Docteure en anthropologie, Ariane Monnier conduit en observatrice minutieuse un premier roman efficacement dérangeant qui suit la vie à huis clos d’une famille sur plus de trente ans. Le presbytère est la vieille bâtisse autrefois habitée par un pasteur, à la sortie d’"un village dans une région de moyenne montagne", dans laquelle s’installe à la fin des années 1960 un jeune couple, Balthazar, médecin, et Sonia. Des enfants vont y naître, deux garçons puis une fille, plus tard une dernière fille.
Très tôt dans le roman, quelques indices installent déjà le malaise. Qui est ce si séduisant docteur Béranger ? Ce chef de famille rigide tout cintré dans ses principes d’éducation ? Ce père à la morale stricte qui a des idées très arrêtées sur tout et interdit ballons, télé, bonbons, jouets en plastique et limonade dans sa maison… ? Ce musicien aux manières affables submergé par des accès de rage froide ? La mère, dominée, est à peine moins inquiétante, soumise à l’autorité de ce mari qui régit toute leur vie y compris sociale, imposant au cœur de la famille Tanguy, un adolescent à l’enfance martyrisée, et un couple de voisins, "des gens de goût" qu’admire Balthazar. Les aînés sont déscolarisés jusqu’à 8 ans pour mieux se consacrer "à ce qu’il appelle le soin quotidien de l’âme".

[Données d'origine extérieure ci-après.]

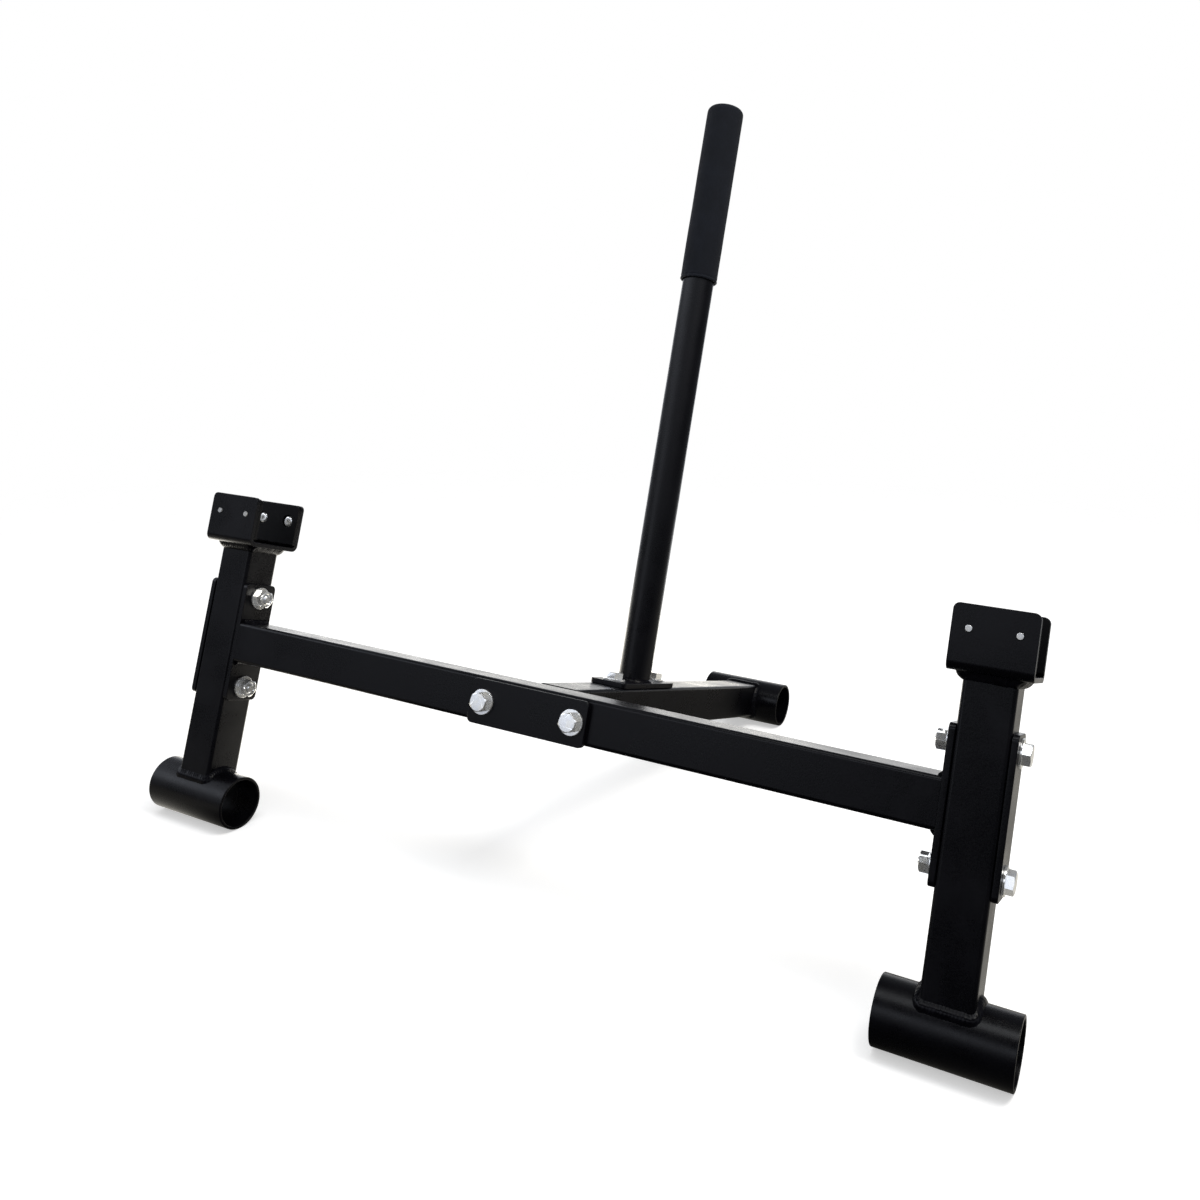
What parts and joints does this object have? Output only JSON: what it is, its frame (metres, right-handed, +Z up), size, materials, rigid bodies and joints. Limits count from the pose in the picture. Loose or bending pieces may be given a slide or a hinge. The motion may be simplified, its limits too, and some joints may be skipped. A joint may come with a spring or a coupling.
{
  "type": "deadlift jack",
  "caption": "Bolted T-shaped lifting frame of square tube on round tube feet, with lined U cradles for a barbell and a long gripped handle.",
  "frame": {"origin": "on the floor, at the centre of the stance between the front feet and the rear foot, with the jack at rest on its three feet", "axes": "+X along the crossbeam towards the right-hand cradle, +Y from the front feet back to the rear foot, +Z up; at rest the uprights and the handle lean back 16.9 degrees towards +Y"},
  "size_m": [0.862, 0.6038, 0.7497],
  "materials": {
    "powder_coat": "satin black powder coat",
    "zinc": "bright zinc plate",
    "liner_plastic": "matte black sheet plastic",
    "grip_foam": "matte black closed-cell foam"
  },
  "bodies": {
    "root": {"crossbeam": "powder_coat", "front_clamp_plate": "powder_coat", "rear_beam_end_plate": "powder_coat", "rear_beam_end_weld": "powder_coat", "rear_beam": "powder_coat", "rear_foot_tube": "powder_coat", "rear_foot_weld": "powder_coat", "centre_bolts": "zinc", "centre_washers": "zinc", "centre_nuts": "zinc", "handle_base_plate": "powder_coat", "handle_tube": "powder_coat", "handle_weld": "powder_coat", "handle_grip": "grip_foam", "handle_bolts": "zinc", "handle_washers": "zinc", "handle_nuts": "zinc", "left_upright": "powder_coat", "left_foot_tube": "powder_coat", "left_foot_weld": "powder_coat", "left_beam_end_plate": "powder_coat", "left_beam_end_weld": "powder_coat", "left_outer_plate": "powder_coat", "left_upright_bolts": "zinc", "left_upright_washers": "zinc", "left_upright_nuts": "zinc", "left_cradle_bracket": "powder_coat", "left_cradle_weld": "powder_coat", "left_cradle_front_liner": "liner_plastic", "left_cradle_rear_liner": "liner_plastic", "left_liner_screws": "zinc", "right_upright": "powder_coat", "right_foot_tube": "powder_coat", "right_foot_weld": "powder_coat", "right_beam_end_plate": "powder_coat", "right_beam_end_weld": "powder_coat", "right_outer_plate": "powder_coat", "right_upright_bolts": "zinc", "right_upright_washers": "zinc", "right_upright_nuts": "zinc", "right_cradle_bracket": "powder_coat", "right_cradle_weld": "powder_coat", "right_cradle_front_liner": "liner_plastic", "right_cradle_rear_liner": "liner_plastic", "right_liner_screws": "zinc"}
  },
  "joints": []
}
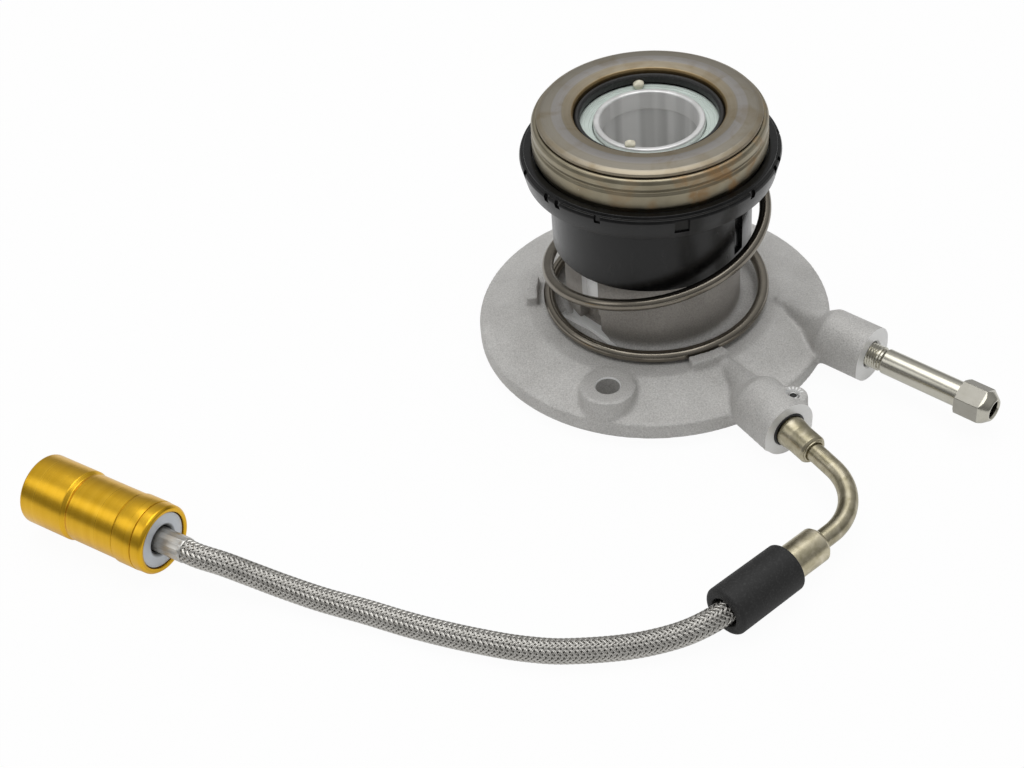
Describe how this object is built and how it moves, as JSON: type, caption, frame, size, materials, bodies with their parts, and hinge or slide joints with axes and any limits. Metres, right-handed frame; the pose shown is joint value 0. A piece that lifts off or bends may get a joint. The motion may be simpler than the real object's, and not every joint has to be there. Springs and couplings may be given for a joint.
{
  "type": "clutch slave cylinder",
  "caption": "Concentric hydraulic clutch release cylinder with a bearing, preload spring, bleed screw, elbow pipe and braided hose ending in a quick coupling.",
  "frame": {"origin": "on the bore axis, level with the flange face that bolts to the gearbox", "axes": "+Z along the bore axis towards the release bearing, -Y towards the inlet side of the hose"},
  "size_m": [0.3273, 0.2266, 0.0962],
  "materials": {
    "cast_aluminium": "sand cast, matte",
    "tube_steel": "turned, bright rim",
    "piston_alloy": "pale grey-green anodised",
    "black_nylon": "moulded, satin",
    "cage_nylon": "moulded",
    "bearing_steel": "pressed, heat stained",
    "race_steel": "ground, heat stained",
    "ball_steel": "polished",
    "spring_steel": "oiled, dark",
    "screw_plate": "bright zinc plate",
    "zinc_plate": "yellow zinc plate",
    "ferrule_steel": "bright, swaged",
    "grey_alloy": "matte grey",
    "gold_sleeve": "gold anodised, glossy",
    "steel_braid": "stainless braid",
    "sleeve_rubber": "moulded, matte",
    "seal_rubber": "smooth"
  },
  "bodies": {
    "housing": {"housing": "cast_aluminium", "guide_tube": "tube_steel", "tube_seal": "seal_rubber", "roll_pin": "spring_steel", "preload_spring": "spring_steel", "inlet_fitting": "zinc_plate", "inlet_seal": "seal_rubber", "elbow_pipe": "zinc_plate", "hose_ferrule": "zinc_plate", "rubber_sleeve": "sleeve_rubber", "braided_hose": "steel_braid", "swaged_ferrule": "ferrule_steel", "coupling_tail": "grey_alloy", "coupling_body": "ferrule_steel", "coupling_seal": "seal_rubber", "coupling_spring": "spring_steel", "poppet_spring": "spring_steel", "sleeve_stop_ring": "spring_steel", "locking_ball_1": "ball_steel", "locking_ball_2": "ball_steel", "locking_ball_3": "ball_steel", "locking_ball_4": "ball_steel", "locking_ball_5": "ball_steel", "locking_ball_6": "ball_steel"},
    "piston": {"piston": "piston_alloy", "piston_seal": "seal_rubber", "carrier": "black_nylon", "retaining_ring": "spring_steel", "inner_seal": "seal_rubber", "bearing_shell": "bearing_steel", "lower_race": "ball_steel"},
    "thrust_race": {"thrust_race": "race_steel"},
    "ball_cage": {"bearing_cage": "cage_nylon", "bearing_ball_01": "ball_steel", "bearing_ball_02": "ball_steel", "bearing_ball_03": "ball_steel", "bearing_ball_04": "ball_steel", "bearing_ball_05": "ball_steel", "bearing_ball_06": "ball_steel", "bearing_ball_07": "ball_steel", "bearing_ball_08": "ball_steel", "bearing_ball_09": "ball_steel", "bearing_ball_10": "ball_steel", "bearing_ball_11": "ball_steel", "bearing_ball_12": "ball_steel", "bearing_ball_13": "ball_steel", "bearing_ball_14": "ball_steel", "bearing_ball_15": "ball_steel"},
    "bleed_screw": {"bleed_screw": "screw_plate"},
    "coupling_sleeve": {"coupling_sleeve": "gold_sleeve"},
    "coupling_poppet": {"coupling_poppet": "ferrule_steel"}
  },
  "joints": [
    {"name": "piston_slide", "type": "slide", "parent": "housing", "child": "piston", "axis": [0, 0, 1], "range_m": [-0.02, 0], "stiffness_N_per_m": 2000, "springref_m": 0.015, "deforming": ["preload_spring"]},
    {"name": "race_spin", "type": "hinge", "parent": "piston", "child": "thrust_race", "pos_m": [0, 0, 0.0846], "axis": [0, 0, 1], "continuous": true},
    {"name": "cage_spin", "type": "hinge", "parent": "piston", "child": "ball_cage", "pos_m": [0, 0, 0.0846], "axis": [0, 0, 1], "continuous": true},
    {"name": "bleed_screw_turn", "type": "hinge", "parent": "housing", "child": "bleed_screw", "pos_m": [0.07605, -0.03084, 0.008], "axis": [0.7782, -0.628, 0], "range_deg": [0, 180]},
    {"name": "coupling_sleeve_slide", "type": "slide", "parent": "housing", "child": "coupling_sleeve", "axis": [0.8738, -0.4863, 0], "range_m": [0, 0.005], "stiffness_N_per_m": 1200, "springref_m": -0.003, "deforming": ["coupling_spring"]},
    {"name": "coupling_poppet_slide", "type": "slide", "parent": "housing", "child": "coupling_poppet", "axis": [0.8738, -0.4863, 0], "range_m": [0, 0.003], "stiffness_N_per_m": 400, "springref_m": -0.002, "deforming": ["poppet_spring"]}
  ],
  "couplings": [
    {"joint": "cage_spin", "follows": "race_spin", "ratio": 0.5}
  ]
}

On va ainsi suivre la fratrie traversant tous les âges, mais avec ce sentiment, renforcé par l’usage exclusif du présent, que le temps patine, que les enfants sont prisonniers dans cet unique décor où se jouent perversions et abus déguisés en marques d’attention et en preuves d’amour. Une terreur de proximité faite de secrets, d’aveuglement, de déni qui prend la forme d’injonctions douces, de chantages en cascade, de menaces muettes.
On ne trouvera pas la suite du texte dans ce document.